While Not About Nightingales has just as much—if not more—to offer than the Williams plays that get produced every few seasons, it’s easy to see why it gets passed up for more comfortable fare like those old standbys The Glass Menagerie and A Streetcar Named Desire. Ceaselessly grim, offering few instances of levity and even fewer moments of hope, it’s essentially based on the true story of four Pennsylvania prison inmates who were roasted to death in a steam-heated jail cell as punishment for going on a hunger strike. Not the kind of fare that you expect to watch during an idyllic weekend in the Berkshires.
So, props to WTF. Taking the risk in doing it—and hiring Robert O’Hara to direct, and casting William Jackson Harper, Chris Messina, Elizabeth Lail, and Brian Geraghty in the leading roles—has paid off like a slot machine. O’Hara has created a blistering, unmissable revival where the action is in your face—and so is the soul-crushing despair.
Williams depicts two contrasting worlds, the cell block and the warden’s office. In the cellblock, the tyrannical Butch O’Fallon (Geraghty) uses fear and intimidation to coerce his fellow inmates into striking for better provisions. Below, the equally cruel Warden Whalen (Messina) enforces his own brand of tyranny, wielding a rubber hose whip nicknamed Doctor Jones and the looming threat of the “Klondike,” a basement hell where the radiators blaze at 150 degrees.
Caught in the crossfire are Canary Jim (Jackson), a convict who has spent the last decade serving as Whalen’s stoolie, provoking the ire of his fellow prisoners, and Eva (Lail), Whalen’s desperate new secretary who finds herself falling for Jim while naively blinding herself to the atrocities happening just steps away. It all comes to a crescendo when Whalen sends the prisoners to the Klondike as retribution for their misbehavior—and the walls of scenic designer Diggle’s imposing, metallic prison rise to reveal the scariest inferno imaginable.
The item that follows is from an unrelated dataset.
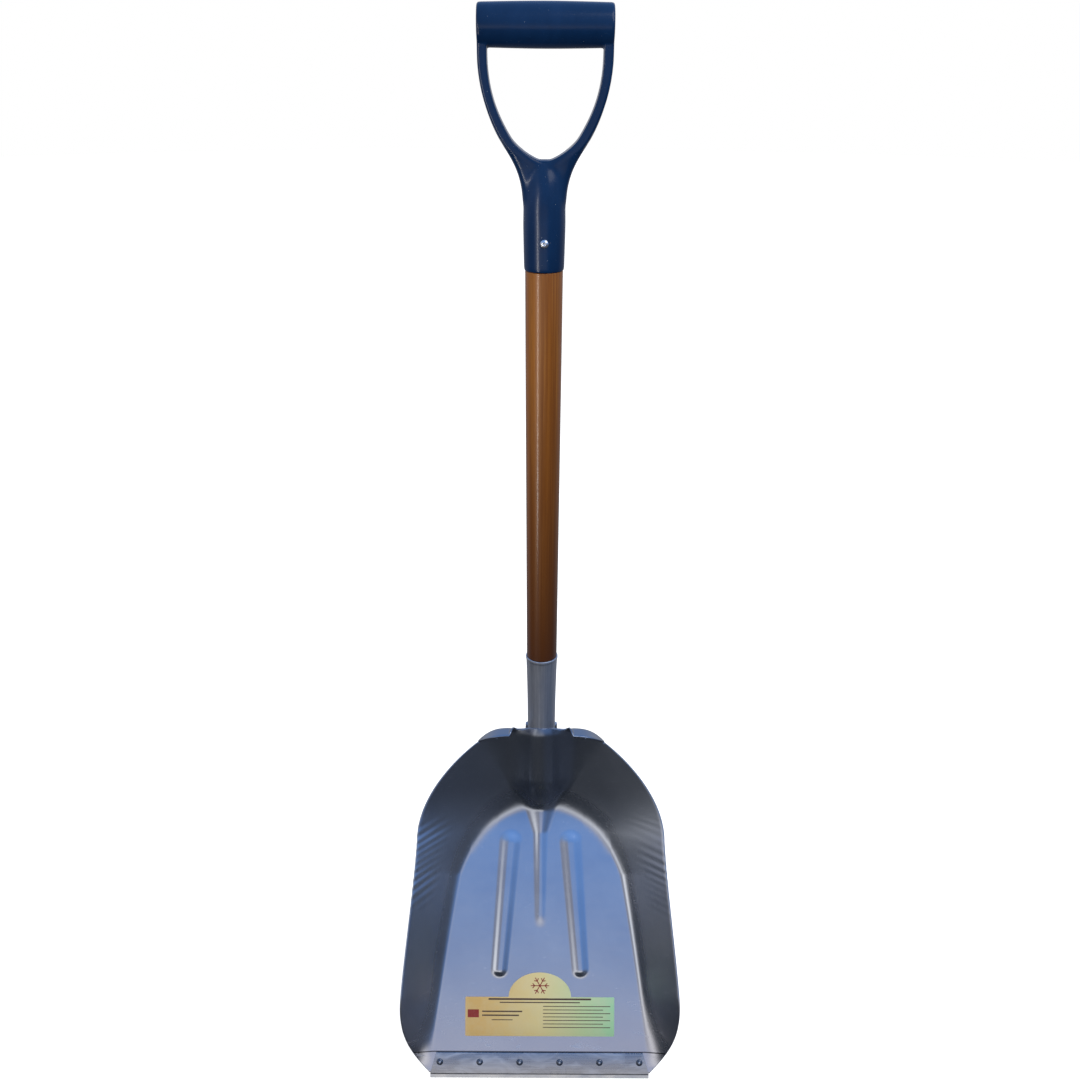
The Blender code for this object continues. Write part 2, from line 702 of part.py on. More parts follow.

Throughout Not About Nightingales, you see early stylistic flourishes that would go on to become central to Williams’s later works. The lyrical, writerly Jim predates Tom Wingfield, but both are stuck in prisons, one literal, one not. It’s impossible not to see elements of Stanley Kowalski and Big Daddy in Whalen, and Butch is equal parts Stanley, Blanche, and even Brick. It was pretty much Williams’s only attempt at true social critique, and it’s a fascinating example of what could have been, had he continued to follow the popular polemical style of writers like Clifford Odets, instead of finding his own poetical path.
There’s a homosexual frankness to the script that was practically unheard of in 1938—one character is even called Queen (David Mattar Merten is beautifully pathetic in the tragic supporting role)—but O’Hara adds a greater intensity. Butch has a fantasy woman on the outside and now a prag on the inside, and Geraghty expertly plays both sides of the coin without letting down the brutal exterior.
At its heart, Not About Nightingales is a prison melodrama with a hint of noir, a world harshly conjured on stage. Scenic designer Diggle, costume designer Sophia Choi, and especially lighting designer Alex Jainchill create a shadowy, grayscale world with few pops of real color until the devastating climax. Scene changes are underscored by exaggerated orchestral music from sound designer Palmer Hefferan. And for a play where the actors could fall back into tropes quite easily, all the performances tow the fine line between heightened and realistic, with excellent results.
Messina doesn’t portray Whalen as a cartoonish villain, but as a believably repugnant, everyday tyrant who crumbles when the pressure mounts. Though Eva is more a plot device than a fully fleshed-out character, Lail imbues her with human desperation that makes her moral compromise understandable. She becomes a self-sabotaging tragic heroine, undone by circumstance and choice. But the greatest dramatic payoff comes from Harper’s quietly electrifying turn as the pragmatic Jim. His performance is layered and deeply thoughtful in how it builds to a shattering emotional payoff.
Running just over three hours, the production could benefit from a slightly faster pace here and there, mainly due to the absence of scenic automation. But it’s consistently absorbing and, at its best, as exhilarating as theater gets. O’Hara acutely understands the play’s polemical style without overdoing it, letting Williams’s writing speak for itself. He gives the audience space to draw their own conclusions, rather than underlining it for us. If history tells us anything, it’s that you’re unlikely to see Not About Nightingales again. If you have the chance to get to Williamstown before August 3, take it, if only to have a rare encounter with a forgotten masterpiece that was way ahead of its time.